10 COMMANDMENTS FOR A HUSBAND

"No one has greater love than to lay down his own life for his friends". (John 15:13)


In order for a man to understand his wife - he first must be able to understand his reasons for giving his vows to her in front of God for one - and just how deep is his love for her for another. Your main reason for marriage unto your wife should had been for love only. But marriages today is based upon lust and passion. And if those are your reasons then let me tell you - you better have other options because once the lust and passion had worn off - then you are in some big trouble.

To love your your wife unconditionally means exactly that - "UNCONDITIONALLY". To lay your life down for your wife.

There is a paradox in a marriage that is hidden and also forbidden by God... Once you have given your vows to your wife; which is also a commitment to your wife, to God, and even to yourself - you are not ever consider a divorce. Not under any circumstances or for any reason; unless it is adultery. And then - you should look into yourself and ask why she had turned to another man.

A woman by nature will fight for her relationship; especially for her marriage and her husband. The battle she fights literally tears her heart apart. And if you - the husband - is not giving her credit for the fight of keeping your relationship together; then you need to turn to Jesus and ask Him why? And I am sure He will tell you it is because of your pride, and/or ego; or even both.

If you are in the battlefield and fighting for your marriage also; then there are several things you must understand. For one, this will not be an overnight success; especially if your wife had lost her trust in you. And if your marriage is on the verge of a divorce - then be prepared for at lest a 40 day battle to even be looking at reconciliation from your wife. If you had not ever seen the movie "Fireproof" then I suggest that you do so. This movie will give you a great insight of what you are up against. This battle you are fighting will take much patience and prayers. And if your heart is in the right relationship with God - then He will help you every step of the way.

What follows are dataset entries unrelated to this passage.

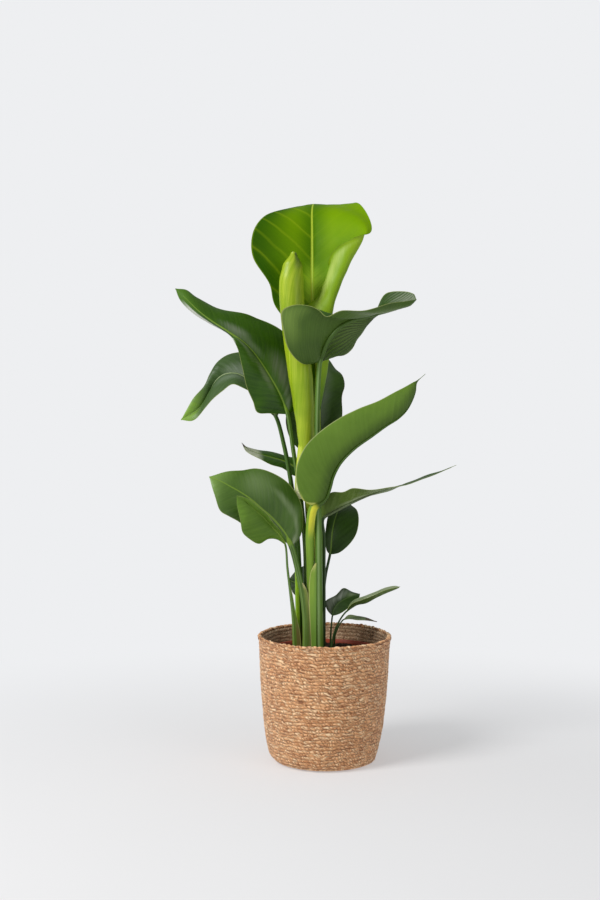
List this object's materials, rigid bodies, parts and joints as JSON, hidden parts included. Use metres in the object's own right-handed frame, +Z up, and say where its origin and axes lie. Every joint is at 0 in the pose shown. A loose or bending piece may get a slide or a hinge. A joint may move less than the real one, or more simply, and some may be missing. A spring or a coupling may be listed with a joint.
{
  "type": "potted bird of paradise",
  "caption": "Tall house plant with large paddle leaves on long upright stalks, in a plastic pot inside a round woven seagrass basket",
  "frame": {"origin": "centre of the flat underside of the basket", "axes": "+Z up, +X to the right and +Y to the back when the plant is seen from its front"},
  "size_m": [0.5407, 0.3422, 1.1057],
  "materials": {
    "seagrass": "matt twisted seagrass cord",
    "pot_plastic": "matt terracotta-coloured plastic",
    "soil": "loose dark potting soil",
    "leaf": "smooth dark green leaf with a soft sheen",
    "leaf_young": "smooth bright green young leaf with a soft sheen",
    "leaf_spear": "smooth yellow-green rolled leaf with a soft sheen"
  },
  "bodies": {
    "root": {"basket": "seagrass", "nursery_pot": "pot_plastic", "soil": "soil", "leaf_crown_open": "leaf_young", "leaf_spear_rolled": "leaf_spear", "leaf_dark_mid": "leaf", "leaf_left_upper": "leaf", "leaf_left_behind": "leaf", "leaf_right_behind": "leaf", "leaf_right_big": "leaf", "leaf_right_thin": "leaf", "leaf_right_low": "leaf", "leaf_left_low": "leaf", "leaf_left_front": "leaf", "leaf_left_small": "leaf", "leaf_back_low": "leaf", "leaf_side_broad": "leaf", "leaf_side_narrow": "leaf", "leaf_side_withered": "leaf"}
  },
  "joints": []
}
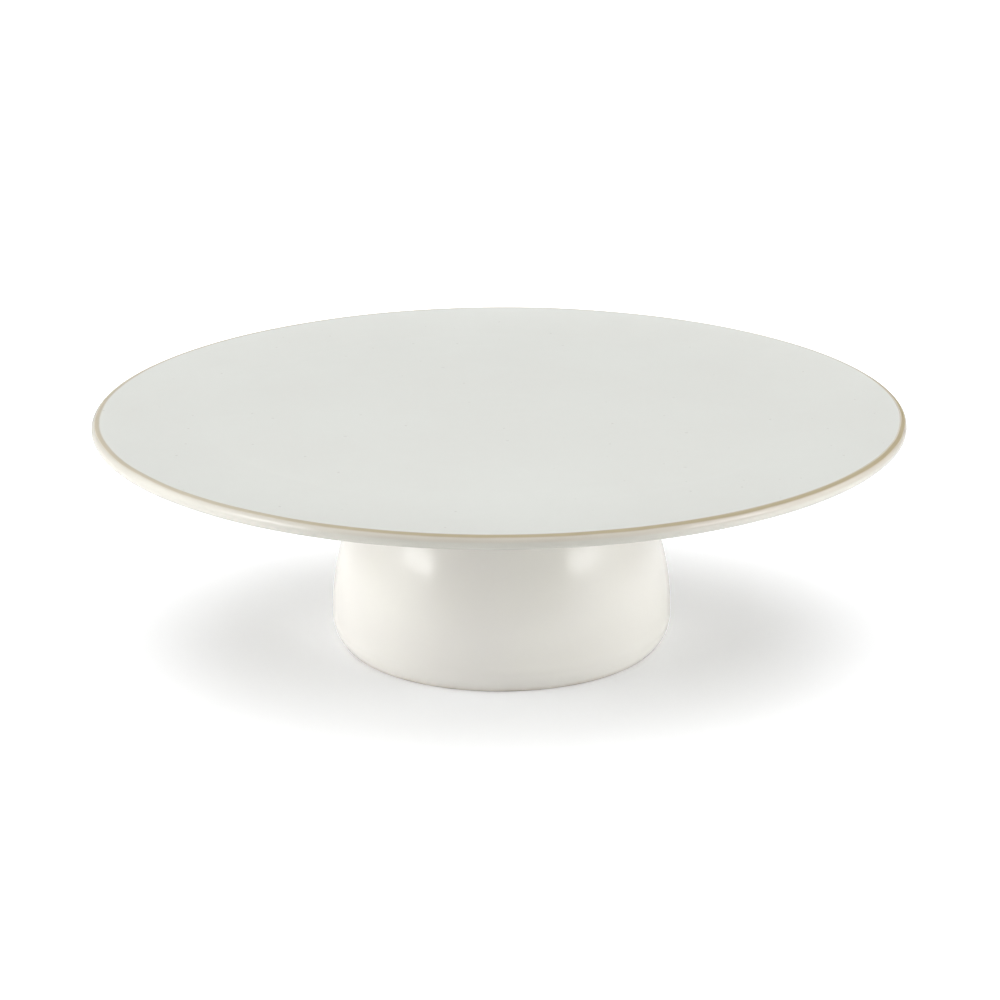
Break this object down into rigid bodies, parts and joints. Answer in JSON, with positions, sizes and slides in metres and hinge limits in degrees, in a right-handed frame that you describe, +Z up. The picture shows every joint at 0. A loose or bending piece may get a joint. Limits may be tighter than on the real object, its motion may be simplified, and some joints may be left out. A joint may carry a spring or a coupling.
{
  "type": "cake stand",
  "caption": "Low pedestal cake stand: round flat plate with a thick rounded rim on a hollow domed foot, open underneath, the two joined by a slip-bedded seam.",
  "frame": {"origin": "centre of the foot ring's underside, on the surface that the stand rests on", "axes": "+Z up along the turning axis, from the foot ring to the cake surface; +X and +Y are any two square directions, because the stand is round"},
  "size_m": [0.3, 0.3, 0.09],
  "materials": {
    "plate_glaze": "satin, faintly grey-green white with fine iron specks, breaking to buff on the rim",
    "pedestal_glaze": "gloss, warm white, dry buff foot ring",
    "fired_slip": "matt fired clay under a thin glaze"
  },
  "bodies": {
    "root": {"plate": "plate_glaze", "pedestal": "pedestal_glaze", "luting_slip": "fired_slip"}
  },
  "joints": []
}
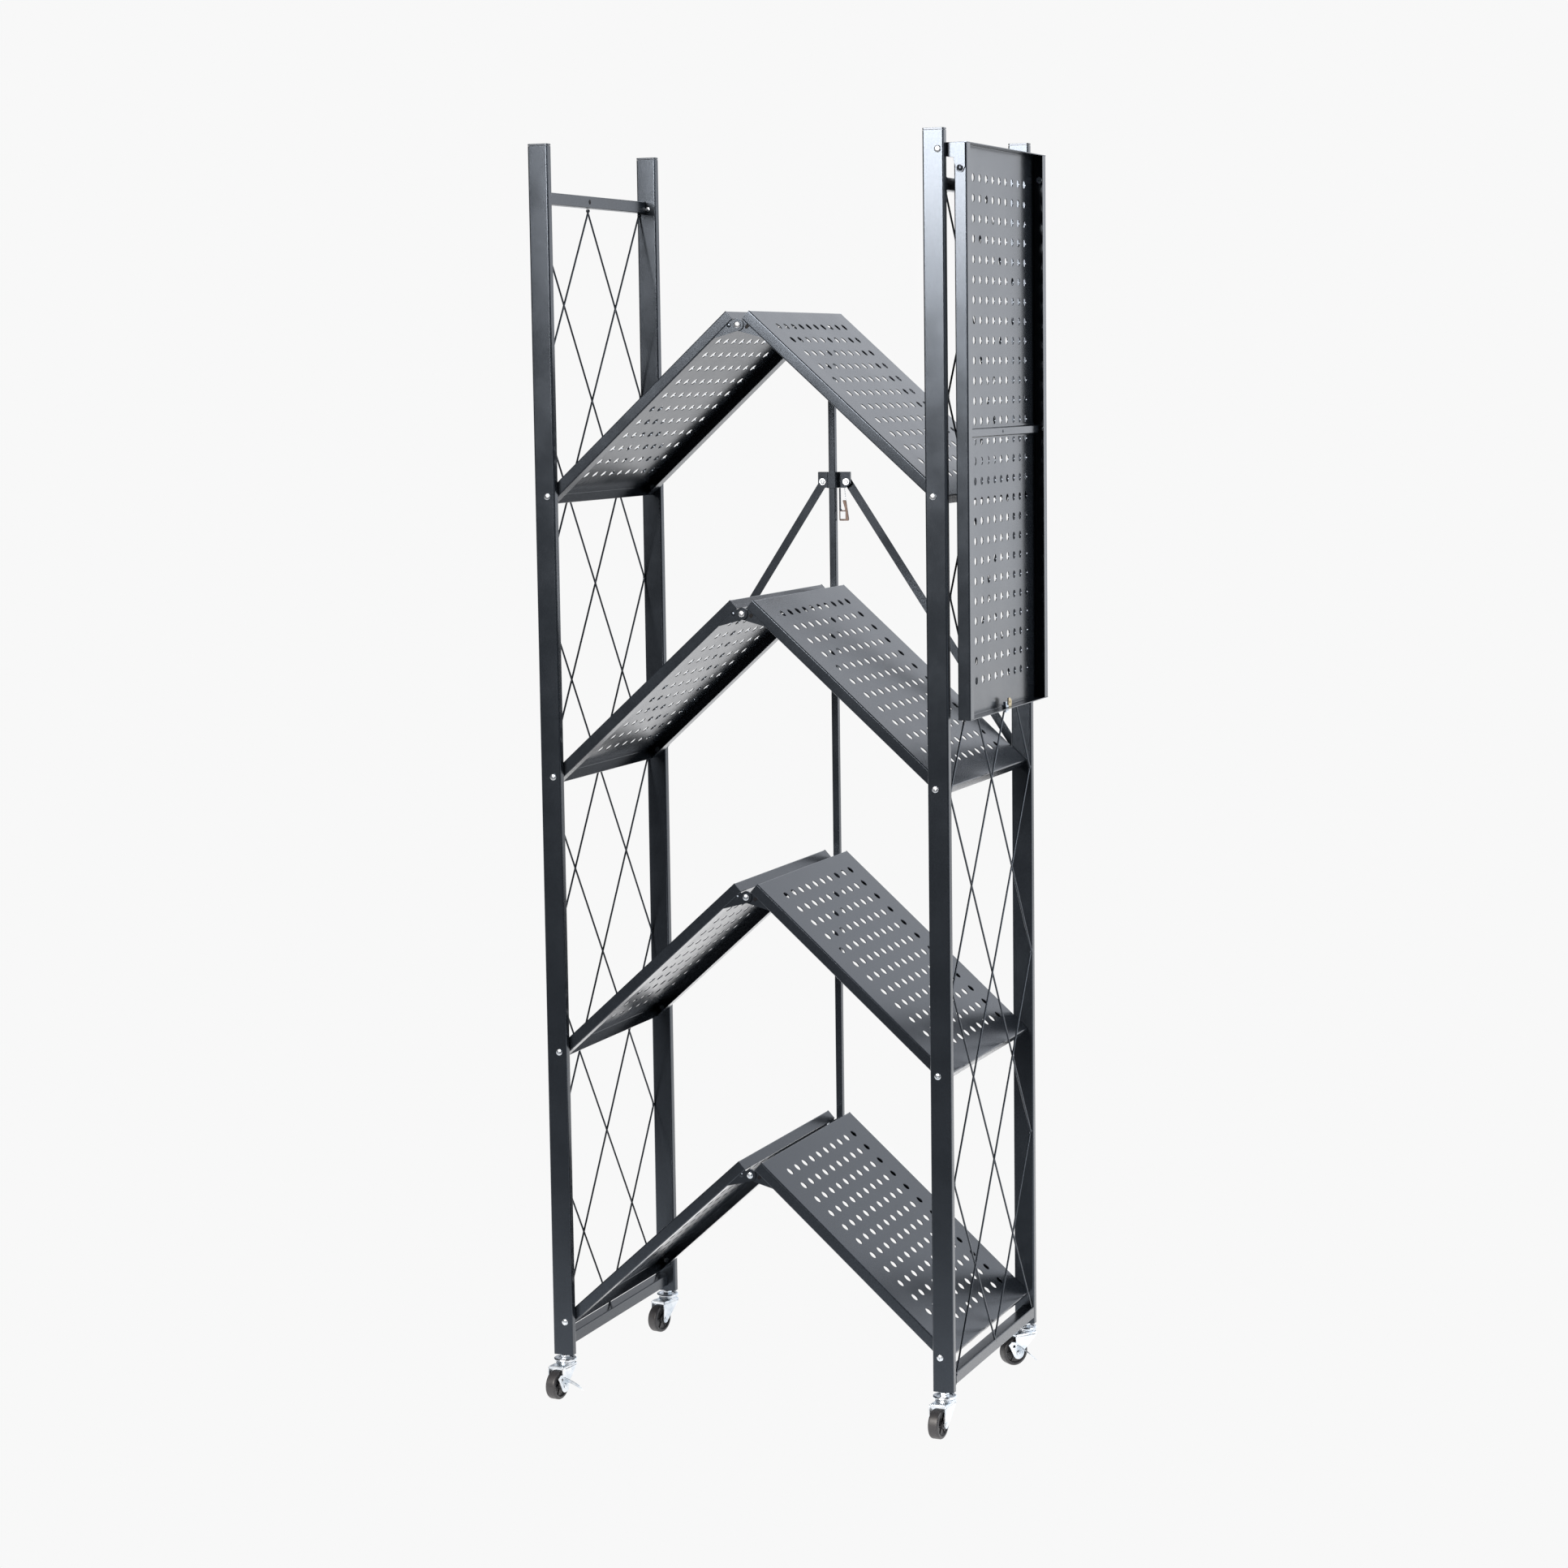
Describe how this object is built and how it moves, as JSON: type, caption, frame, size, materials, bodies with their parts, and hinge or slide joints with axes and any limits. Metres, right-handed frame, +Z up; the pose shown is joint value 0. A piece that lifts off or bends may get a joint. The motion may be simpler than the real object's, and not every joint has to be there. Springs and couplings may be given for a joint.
{
  "type": "folding storage rack",
  "caption": "Tall rack on swivel casters whose perforated shelves fold upwards at middle hinges as the wire-braced side frames close, with a hinged top shelf and a sliding brace collar",
  "frame": {"origin": "on the floor, under the middle of the bounding box", "axes": "+Z up, +X to the right as seen from the front, the front faces -Y"},
  "size_m": [0.5736, 0.388, 1.5976],
  "materials": {
    "charcoal_paint": "semi-gloss textured powder coat",
    "black_plastic": "matte",
    "zinc_plate": "bright zinc plating",
    "yellow_zinc": "yellow passivated plating",
    "spring_steel": "dark tempered strip",
    "tyre_plastic": "satin moulded"
  },
  "bodies": {
    "left_frame": {"front_left_post": "charcoal_paint", "rear_left_post": "charcoal_paint", "front_left_cap": "black_plastic", "rear_left_cap": "black_plastic", "left_top_rail": "charcoal_paint", "left_bottom_rail": "charcoal_paint", "left_lattice": "charcoal_paint", "front_left_stem": "zinc_plate", "rear_left_stem": "zinc_plate"},
    "right_frame": {"front_right_post": "charcoal_paint", "rear_right_post": "charcoal_paint", "front_right_cap": "black_plastic", "rear_right_cap": "black_plastic", "right_top_rail": "charcoal_paint", "right_bottom_rail": "charcoal_paint", "right_lattice": "charcoal_paint", "front_right_stem": "zinc_plate", "rear_right_stem": "zinc_plate"},
    "upper_shelf": {"top_shelf": "charcoal_paint", "top_shelf_stiffener": "charcoal_paint", "front_pivot_bracket": "charcoal_paint", "rear_pivot_bracket": "charcoal_paint", "latch_bolt": "zinc_plate", "latch_hook": "yellow_zinc"},
    "bar": {"guide_bar": "charcoal_paint"},
    "collar": {"brace_collar": "charcoal_paint", "left_collar_bolt": "zinc_plate", "right_collar_bolt": "zinc_plate"},
    "trigger": {"latch_trigger": "spring_steel"},
    "left_arm": {"left_brace_arm": "charcoal_paint"},
    "right_arm": {"right_brace_arm": "charcoal_paint"},
    "left_half_1": {"left_leaf_1": "charcoal_paint", "front_hinge_pin_1": "zinc_plate", "rear_hinge_pin_1": "zinc_plate"},
    "right_half_1": {"right_leaf_1": "charcoal_paint"},
    "left_half_2": {"left_leaf_2": "charcoal_paint", "front_hinge_pin_2": "zinc_plate", "rear_hinge_pin_2": "zinc_plate"},
    "right_half_2": {"right_leaf_2": "charcoal_paint"},
    "left_half_3": {"left_leaf_3": "charcoal_paint", "front_hinge_pin_3": "zinc_plate", "rear_hinge_pin_3": "zinc_plate"},
    "right_half_3": {"right_leaf_3": "charcoal_paint"},
    "left_half_4": {"left_leaf_4": "charcoal_paint", "front_hinge_pin_4": "zinc_plate", "rear_hinge_pin_4": "zinc_plate"},
    "right_half_4": {"right_leaf_4": "charcoal_paint"},
    "front_left_caster": {"front_left_fork": "zinc_plate"},
    "front_left_roller": {"front_left_wheel": "tyre_plastic"},
    "rear_left_caster": {"rear_left_fork": "zinc_plate"},
    "rear_left_roller": {"rear_left_wheel": "tyre_plastic"},
    "front_right_caster": {"front_right_fork": "zinc_plate"},
    "front_right_roller": {"front_right_wheel": "tyre_plastic"},
    "rear_right_caster": {"rear_right_fork": "zinc_plate"},
    "rear_right_roller": {"rear_right_wheel": "tyre_plastic"},
    "front_left_brake": {"front_left_brake_lever": "zinc_plate"},
    "rear_right_brake": {"rear_right_brake_lever": "zinc_plate"}
  },
  "joints": [
    {"name": "fold", "type": "hinge", "parent": "left_frame", "child": "left_half_1", "pos_m": [-0.26565, 0.01192, 1.16124], "axis": [0, -1, 0], "range_deg": [-41.9, 43.9]},
    {"name": "left_half_2_fold", "type": "hinge", "parent": "left_frame", "child": "left_half_2", "pos_m": [-0.26565, 0.01192, 0.80683], "axis": [0, -1, 0], "range_deg": [-42.9, 44.9]},
    {"name": "left_half_3_fold", "type": "hinge", "parent": "left_frame", "child": "left_half_3", "pos_m": [-0.26565, 0.01192, 0.45243], "axis": [0, -1, 0], "range_deg": [-42.9, 44.9]},
    {"name": "left_half_4_fold", "type": "hinge", "parent": "left_frame", "child": "left_half_4", "pos_m": [-0.26565, 0.01192, 0.09803], "axis": [0, -1, 0], "range_deg": [-42.9, 44.9]},
    {"name": "middle_hinge_1", "type": "hinge", "parent": "left_half_1", "child": "right_half_1", "pos_m": [-0.00994, 0.01192, 1.37062], "axis": [0, -1, 0], "range_deg": [-88.8, 84.8]},
    {"name": "middle_hinge_2", "type": "hinge", "parent": "left_half_2", "child": "right_half_2", "pos_m": [-0.00994, 0.01192, 1.01622], "axis": [0, -1, 0], "range_deg": [-88.8, 84.8]},
    {"name": "middle_hinge_3", "type": "hinge", "parent": "left_half_3", "child": "right_half_3", "pos_m": [-0.00994, 0.01192, 0.66182], "axis": [0, -1, 0], "range_deg": [-88.8, 84.8]},
    {"name": "middle_hinge_4", "type": "hinge", "parent": "left_half_4", "child": "right_half_4", "pos_m": [-0.00994, 0.01192, 0.30742], "axis": [0, -1, 0], "range_deg": [-88.8, 84.8]},
    {"name": "right_frame_hinge", "type": "hinge", "parent": "right_half_1", "child": "right_frame", "pos_m": [0.24577, 0.01192, 1.16124], "axis": [0, -1, 0], "range_deg": [-42.9, 44.9]},
    {"name": "bar_hinge", "type": "hinge", "parent": "left_half_1", "child": "bar", "pos_m": [-0.00994, 0.17792, 1.37062], "axis": [0, -1, 0], "range_deg": [-44.9, 42.9]},
    {"name": "left_arm_swing", "type": "hinge", "parent": "left_frame", "child": "left_arm", "pos_m": [-0.26565, 0.18752, 0.80683], "axis": [0, -1, 0], "range_deg": [-21.95, 22.95]},
    {"name": "right_arm_swing", "type": "hinge", "parent": "right_frame", "child": "right_arm", "pos_m": [0.24577, 0.18932, 0.80683], "axis": [0, -1, 0], "range_deg": [-22.95, 21.95]},
    {"name": "collar_slide", "type": "slide", "parent": "bar", "child": "collar", "axis": [0, 0, 1], "range_m": [-0.09, 0.09]},
    {"name": "trigger_press", "type": "hinge", "parent": "collar", "child": "trigger", "pos_m": [0.00406, 0.18352, 1.15866], "axis": [-1, 0, 0], "range_deg": [0, 15], "stiffness_Nm_per_rad": 0.05},
    {"name": "upper_shelf_swing", "type": "hinge", "parent": "right_frame", "child": "upper_shelf", "pos_m": [0.25527, 0.01192, 1.57264], "axis": [0, -1, 0], "range_deg": [0, 270]},
    {"name": "front_left_swivel", "type": "hinge", "parent": "left_frame", "child": "front_left_caster", "pos_m": [-0.26915, -0.15508, -0.00036], "axis": [0, 0, 1], "continuous": true},
    {"name": "front_left_roll", "type": "hinge", "parent": "front_left_caster", "child": "front_left_roller", "pos_m": [-0.27193, -0.17489, 0.01863], "axis": [0.9903, -0.1392, 0], "continuous": true},
    {"name": "front_left_brake_press", "type": "hinge", "parent": "front_left_caster", "child": "front_left_brake", "pos_m": [-0.27193, -0.17489, 0.01863], "axis": [0.9903, -0.1392, 0], "range_deg": [-25, 0]},
    {"name": "rear_left_swivel", "type": "hinge", "parent": "left_frame", "child": "rear_left_caster", "pos_m": [-0.26915, 0.17892, -0.00036], "axis": [0, 0, 1], "continuous": true},
    {"name": "rear_left_roll", "type": "hinge", "parent": "rear_left_caster", "child": "rear_left_roller", "pos_m": [-0.27365, 0.15943, 0.01863], "axis": [0.9744, -0.225, 0], "continuous": true},
    {"name": "front_right_swivel", "type": "hinge", "parent": "right_frame", "child": "front_right_caster", "pos_m": [0.24927, -0.15508, -0.00036], "axis": [0, 0, 1], "continuous": true},
    {"name": "front_right_roll", "type": "hinge", "parent": "front_right_caster", "child": "front_right_roller", "pos_m": [0.24753, -0.17501, 0.01863], "axis": [0.9962, -0.0872, 0], "continuous": true},
    {"name": "rear_right_swivel", "type": "hinge", "parent": "right_frame", "child": "rear_right_caster", "pos_m": [0.24927, 0.17892, -0.00036], "axis": [0, 0, 1], "continuous": true},
    {"name": "rear_right_roll", "type": "hinge", "parent": "rear_right_caster", "child": "rear_right_roller", "pos_m": [0.23696, 0.16316, 0.01863], "axis": [0.788, -0.6157, 0], "continuous": true},
    {"name": "rear_right_brake_press", "type": "hinge", "parent": "rear_right_caster", "child": "rear_right_brake", "pos_m": [0.23696, 0.16316, 0.01863], "axis": [0.788, -0.6157, 0], "range_deg": [-25, 0]}
  ],
  "couplings": [
    {"joint": "left_half_2_fold", "follows": "fold", "ratio": 1},
    {"joint": "left_half_3_fold", "follows": "fold", "ratio": 1},
    {"joint": "left_half_4_fold", "follows": "fold", "ratio": 1},
    {"joint": "middle_hinge_1", "follows": "fold", "ratio": -2},
    {"joint": "middle_hinge_2", "follows": "fold", "ratio": -2},
    {"joint": "middle_hinge_3", "follows": "fold", "ratio": -2},
    {"joint": "middle_hinge_4", "follows": "fold", "ratio": -2},
    {"joint": "right_frame_hinge", "follows": "fold", "ratio": 1},
    {"joint": "bar_hinge", "follows": "fold", "ratio": -1},
    {"joint": "left_arm_swing", "follows": "fold", "ratio": 0.5},
    {"joint": "right_arm_swing", "follows": "fold", "ratio": -0.5},
    {"joint": "collar_slide", "follows": "fold", "m_per_rad": -0.115}
  ]
}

One important circumstance you must always be aware of and that is the enemy of your soul (Satan). He is the father of lies and believe me - he will do all he can to destroy your marriage. He will place lies into your thoughts and into your heart if you let him. Always be aware of what Satan is doing in the attempt to destroy you, your wife, and even your children. Do not believe anything negative about your wife while you are in battle to save your marriage - and once your marriage is saved - then never again believe the lies that Satan will attempt to place into your heart.

The 10 Commandments below will give you the leverage you need to save your marriage; and forever keep your marriage and relationship with your wife healthy and alive:

COMMANDMENT #1:
Thou shall not take thy wife for granted, but will honor and respect her as thy equal. (1 Pet 3:7)

Husband, are you treating your wife as an equal and granting her your highest honor? If not; God says he will not answer your prayers! Selfishness is a marriage killer. For many men they think they are better than their wife simply because they are men. These men have made a serious judgment error. Husbands, tell your wife how important and valuable she is to you. Watch for the loving smile on her face when you do! Proverbs says, "An excellent wife, who can find? For her worth is far above jewels. The heart of her husband trusts in her, And he will have no lack of gain." Prov 31:10-11 Notice how the wise husband trusts his wife's judgments and realize how fortunate he is to have her.

COMMANDMENT #2:
Thy highest allegiance, except God, shall be to thy wife, not thy relatives or friends. (Gen 2:24)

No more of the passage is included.